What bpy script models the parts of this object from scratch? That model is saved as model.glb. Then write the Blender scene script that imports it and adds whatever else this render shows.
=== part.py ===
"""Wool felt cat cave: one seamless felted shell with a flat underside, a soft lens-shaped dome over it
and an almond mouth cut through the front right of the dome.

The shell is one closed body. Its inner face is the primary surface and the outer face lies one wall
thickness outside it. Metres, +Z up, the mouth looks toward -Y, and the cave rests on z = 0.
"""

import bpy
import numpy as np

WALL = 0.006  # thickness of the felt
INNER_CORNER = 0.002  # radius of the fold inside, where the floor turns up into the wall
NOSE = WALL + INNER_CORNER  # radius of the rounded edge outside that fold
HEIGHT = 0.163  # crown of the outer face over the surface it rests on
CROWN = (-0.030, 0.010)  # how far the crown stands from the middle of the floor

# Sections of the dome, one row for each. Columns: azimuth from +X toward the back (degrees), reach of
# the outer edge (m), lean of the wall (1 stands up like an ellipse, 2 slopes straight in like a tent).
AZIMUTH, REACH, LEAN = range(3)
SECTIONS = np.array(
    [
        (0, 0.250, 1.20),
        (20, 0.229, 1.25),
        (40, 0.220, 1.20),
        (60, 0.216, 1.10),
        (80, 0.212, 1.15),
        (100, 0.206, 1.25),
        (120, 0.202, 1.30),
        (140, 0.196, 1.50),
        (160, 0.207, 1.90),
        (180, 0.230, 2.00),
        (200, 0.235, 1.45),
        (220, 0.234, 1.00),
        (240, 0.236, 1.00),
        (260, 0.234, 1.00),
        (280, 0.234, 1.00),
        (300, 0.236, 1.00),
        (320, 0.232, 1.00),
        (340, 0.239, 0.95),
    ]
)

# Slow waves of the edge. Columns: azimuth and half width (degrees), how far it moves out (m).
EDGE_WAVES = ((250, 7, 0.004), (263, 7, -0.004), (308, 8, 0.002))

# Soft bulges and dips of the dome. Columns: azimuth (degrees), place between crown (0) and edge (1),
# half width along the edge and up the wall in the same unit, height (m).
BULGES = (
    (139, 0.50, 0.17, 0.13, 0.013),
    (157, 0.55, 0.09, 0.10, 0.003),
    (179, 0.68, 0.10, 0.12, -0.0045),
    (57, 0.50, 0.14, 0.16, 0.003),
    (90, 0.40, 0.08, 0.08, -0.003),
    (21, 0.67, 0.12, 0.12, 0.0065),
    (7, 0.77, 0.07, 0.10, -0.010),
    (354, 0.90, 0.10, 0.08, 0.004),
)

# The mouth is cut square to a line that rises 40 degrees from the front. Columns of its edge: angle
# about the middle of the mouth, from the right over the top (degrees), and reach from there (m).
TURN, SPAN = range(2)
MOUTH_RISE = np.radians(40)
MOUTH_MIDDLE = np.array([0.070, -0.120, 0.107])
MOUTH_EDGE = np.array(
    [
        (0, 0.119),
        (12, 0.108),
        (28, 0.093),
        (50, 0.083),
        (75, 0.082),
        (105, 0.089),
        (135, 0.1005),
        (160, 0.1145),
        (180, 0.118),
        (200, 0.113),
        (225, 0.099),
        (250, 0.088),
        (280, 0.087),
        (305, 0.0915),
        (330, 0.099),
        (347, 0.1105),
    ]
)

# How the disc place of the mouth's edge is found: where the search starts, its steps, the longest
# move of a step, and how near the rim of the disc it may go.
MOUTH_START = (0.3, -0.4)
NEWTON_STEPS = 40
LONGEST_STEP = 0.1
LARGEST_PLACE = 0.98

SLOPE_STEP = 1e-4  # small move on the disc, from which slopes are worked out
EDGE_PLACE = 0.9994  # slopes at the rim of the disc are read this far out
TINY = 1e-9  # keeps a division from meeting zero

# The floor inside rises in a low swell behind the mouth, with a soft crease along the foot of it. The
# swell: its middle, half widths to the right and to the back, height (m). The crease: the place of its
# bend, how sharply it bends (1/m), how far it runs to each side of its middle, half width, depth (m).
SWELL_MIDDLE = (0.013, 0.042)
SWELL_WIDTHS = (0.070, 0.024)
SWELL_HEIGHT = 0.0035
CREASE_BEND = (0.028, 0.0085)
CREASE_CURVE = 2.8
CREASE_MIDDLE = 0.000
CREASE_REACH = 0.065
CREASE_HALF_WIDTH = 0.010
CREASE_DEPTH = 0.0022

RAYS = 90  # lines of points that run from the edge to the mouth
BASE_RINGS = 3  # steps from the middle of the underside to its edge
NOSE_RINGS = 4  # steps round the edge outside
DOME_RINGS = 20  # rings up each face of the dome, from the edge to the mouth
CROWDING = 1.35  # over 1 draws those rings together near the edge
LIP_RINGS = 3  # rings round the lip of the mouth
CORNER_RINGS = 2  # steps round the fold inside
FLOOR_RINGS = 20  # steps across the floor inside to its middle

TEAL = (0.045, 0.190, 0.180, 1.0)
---
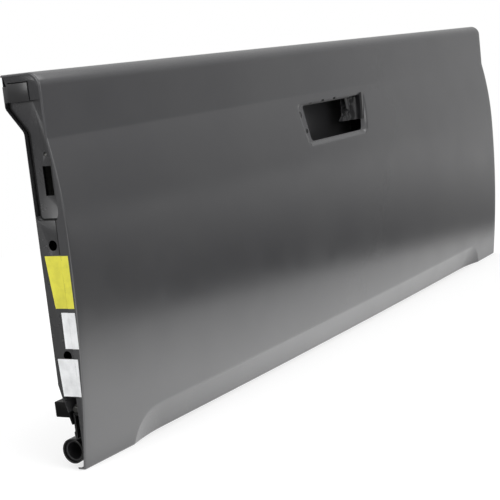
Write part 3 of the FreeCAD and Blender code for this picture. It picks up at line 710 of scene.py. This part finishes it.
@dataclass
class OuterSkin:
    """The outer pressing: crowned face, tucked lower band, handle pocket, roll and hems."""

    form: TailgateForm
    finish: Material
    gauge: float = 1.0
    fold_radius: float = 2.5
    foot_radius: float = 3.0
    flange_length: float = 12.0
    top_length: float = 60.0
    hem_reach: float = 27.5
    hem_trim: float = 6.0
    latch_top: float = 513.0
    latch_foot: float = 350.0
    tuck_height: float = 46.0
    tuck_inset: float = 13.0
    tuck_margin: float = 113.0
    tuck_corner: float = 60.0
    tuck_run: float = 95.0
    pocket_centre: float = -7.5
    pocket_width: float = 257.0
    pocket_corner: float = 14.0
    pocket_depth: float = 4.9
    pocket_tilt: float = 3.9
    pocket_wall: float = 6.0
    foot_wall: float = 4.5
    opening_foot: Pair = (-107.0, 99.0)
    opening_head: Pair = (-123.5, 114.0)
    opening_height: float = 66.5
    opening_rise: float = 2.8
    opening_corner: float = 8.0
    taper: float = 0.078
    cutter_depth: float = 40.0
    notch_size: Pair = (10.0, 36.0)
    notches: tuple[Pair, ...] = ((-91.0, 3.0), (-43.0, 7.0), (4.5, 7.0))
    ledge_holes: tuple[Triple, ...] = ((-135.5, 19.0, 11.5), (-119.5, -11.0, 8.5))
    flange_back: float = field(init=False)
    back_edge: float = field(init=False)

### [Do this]
Exactly as written, return the lines from the line containing "What bpy script" through the line containing "(308, 8, 0.002))", both included.

### [Answer to the problem]
What bpy script models the parts of this object from scratch? That model is saved as model.glb. Then write the Blender scene script that imports it and adds whatever else this render shows.
=== part.py ===
"""Wool felt cat cave: one seamless felted shell with a flat underside, a soft lens-shaped dome over it
and an almond mouth cut through the front right of the dome.

The shell is one closed body. Its inner face is the primary surface and the outer face lies one wall
thickness outside it. Metres, +Z up, the mouth looks toward -Y, and the cave rests on z = 0.
"""

import bpy
import numpy as np

WALL = 0.006  # thickness of the felt
INNER_CORNER = 0.002  # radius of the fold inside, where the floor turns up into the wall
NOSE = WALL + INNER_CORNER  # radius of the rounded edge outside that fold
HEIGHT = 0.163  # crown of the outer face over the surface it rests on
CROWN = (-0.030, 0.010)  # how far the crown stands from the middle of the floor

# Sections of the dome, one row for each. Columns: azimuth from +X toward the back (degrees), reach of
# the outer edge (m), lean of the wall (1 stands up like an ellipse, 2 slopes straight in like a tent).
AZIMUTH, REACH, LEAN = range(3)
SECTIONS = np.array(
    [
        (0, 0.250, 1.20),
        (20, 0.229, 1.25),
        (40, 0.220, 1.20),
        (60, 0.216, 1.10),
        (80, 0.212, 1.15),
        (100, 0.206, 1.25),
        (120, 0.202, 1.30),
        (140, 0.196, 1.50),
        (160, 0.207, 1.90),
        (180, 0.230, 2.00),
        (200, 0.235, 1.45),
        (220, 0.234, 1.00),
        (240, 0.236, 1.00),
        (260, 0.234, 1.00),
        (280, 0.234, 1.00),
        (300, 0.236, 1.00),
        (320, 0.232, 1.00),
        (340, 0.239, 0.95),
    ]
)

# Slow waves of the edge. Columns: azimuth and half width (degrees), how far it moves out (m).
EDGE_WAVES = ((250, 7, 0.004), (263, 7, -0.004), (308, 8, 0.002))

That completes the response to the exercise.